The three primary microphone types use different transduction mechanisms. Dynamic mics use electromagnetic induction (moving coil in magnetic field). Condenser mics use capacitance variation (charged diaphragm changing gap to backplate). Ribbon mics use electromagnetic induction of a conducting ribbon. Each type has characteristic frequency response, sensitivity, and appropriate applications.

Signal Chain and Studio Physics

The proximity effect is a physics phenomenon, not an imperfection. Directional microphones boost low frequencies when placed close to a sound source because the pressure gradient across the capsule is larger in near-field sound (curved wavefronts) than far-field sound. Engineers exploit this deliberately to add bass character to voices and instruments.

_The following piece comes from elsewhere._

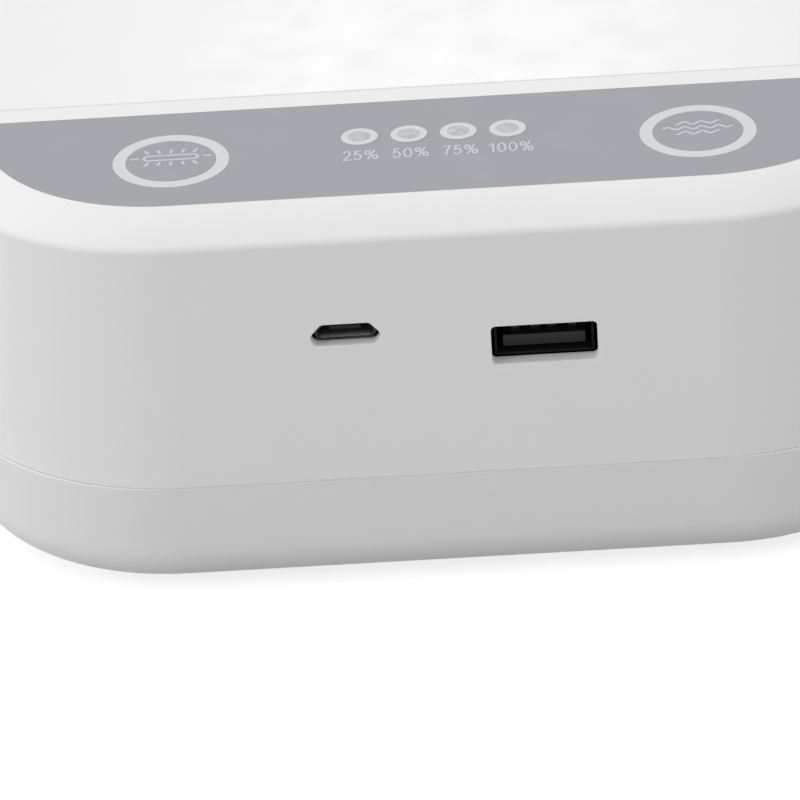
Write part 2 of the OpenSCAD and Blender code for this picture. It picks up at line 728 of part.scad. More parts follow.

The inverse-square law governs the direct-to-reverberant ratio. As microphone distance from a source doubles, direct sound pressure falls by 6 dB, while reverberant field level remains approximately constant. This means microphone placement is fundamentally a choice about how much acoustic environment to include in the recording, not just about volume.

Gain staging is the management of signal-to-noise ratio through the signal chain. Each stage in the signal chain should receive the signal at a level that is well above the noise floor but below the clipping threshold. Poor gain staging allows noise to build up or creates distortion at intermediate stages before the final recording.

Stereo and Spatial Audio

Stereo is an illusion built on two binaural cues. The stereo illusion is constructed from Interaural Level Differences (ILD — level differences between ears, dominant at high frequencies) and Interaural Time Differences (ITD — arrival time differences between ears, dominant at low frequencies). Neither cue is physically accurate in loudspeaker stereo: the listener's ears each receive some signal from both speakers.

The stereo "sweet spot" is a physical consequence of geometry. The stereo illusion degrades outside the equilateral triangle sweet spot because the ILD and ITD cues become distorted by the asymmetric geometry. This is a fundamental limit of two-channel loudspeaker stereo, not a solvable engineering problem within the two-channel paradigm.

Technology and Music

The studio became an instrument. Multi-track recording, overdubbing, tape editing, and signal processing collectively transformed the recording studio from a document-capture facility into a compositional instrument. Works like Sgt. Pepper's Lonely Hearts Club Band could not have been created without the studio — they are compositions for the studio, not performances captured by the studio.

The Compact Disc achieves destructive interference at pit edges. CD pits are approximately one-quarter the wavelength of the reading laser deep. This causes destructive interference (180-degree phase shift in the round-trip optical path) at the pit edges, providing the optical contrast the photodetector uses to distinguish pits from lands.

Dynamic range compression can serve both aesthetic and commercial ends. Used skillfully, compression shapes the temporal envelope of sound in musically expressive ways. Used commercially to maximize loudness for competitive advantage, it can eliminate the dynamic contrast on which musical drama depends. LUFS normalization by streaming platforms has changed the commercial incentive structure, reducing (though not eliminating) the loudness war dynamic.

Theme Connections

Theme 4 (Technology as Mediator): Every recording technology — mechanical, magnetic, optical, digital — stands between the original sound and the preserved representation, and every technology makes choices about what to capture and what to discard. These choices are never neutral. The "warmth" of tape, the "precision" of digital, the "intimacy" of close-miking — all are consequences of specific technological mediations.

Theme 3 (Constraint as Creativity): The four-track tape limitation of 1960s studio technology generated the bounce-down technique. The physical limitations of stylus geometry drove the development of elliptical styli. The hysteresis problem of tape drove the invention of AC bias. Constraints have historically been among the most powerful generators of creative and technical innovation.